# Looking for a lost voice



## Guest (Apr 7, 2012)

Hello. Tiphat

About 2 years ago I watched a clip in Mezzo channel which I almost remember nothing about, but I do remember how I loved it back then. I wonder if anyone can help me find it again.

As I said my memory of it is really hazy and I don't even remember the exact genre of the music... maybe something between jazz and rock... but if I remember correct it was a concert. I remember a piano and a guitar. I think the singer was a guy 45-50 years old with long hair and beard sitting on a tall chair in front, probably Italian, I'm not sure. And my best key to find him is that he was drinking beer and smoking while singing!

Please tell me anything or anyone that comes into your mind and even with a slight chance might be the one I'm looking for.
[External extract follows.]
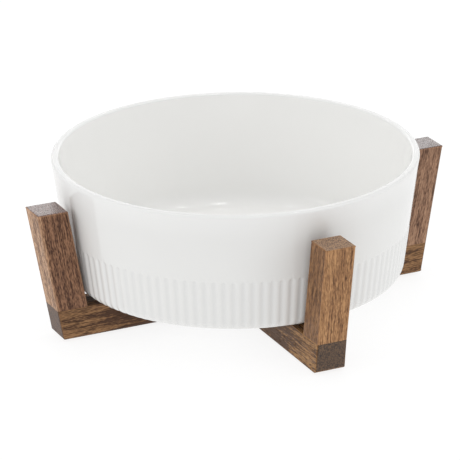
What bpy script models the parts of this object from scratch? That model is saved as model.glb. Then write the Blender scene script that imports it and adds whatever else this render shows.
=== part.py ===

I'm getting desperate about it...

Thanks in advance


----------



## Cnote11 (Jul 17, 2010)

It was probably Stockhausen. Possibly his helicopter string quartet.


----------



## Guest (Apr 8, 2012)

Cnote11 said:


> It was probably Stockhausen. Possibly his helicopter string quartet.


Thank you, but it wasn't the guy I'm looking for  I ejoyed the music thhough!  
Isn't there anyone else that might be the one? oh, and I think he had a skinny/bony face...

Thank you again for helping me


----------



## Cnote11 (Jul 17, 2010)

I honestly have no idea then.


----------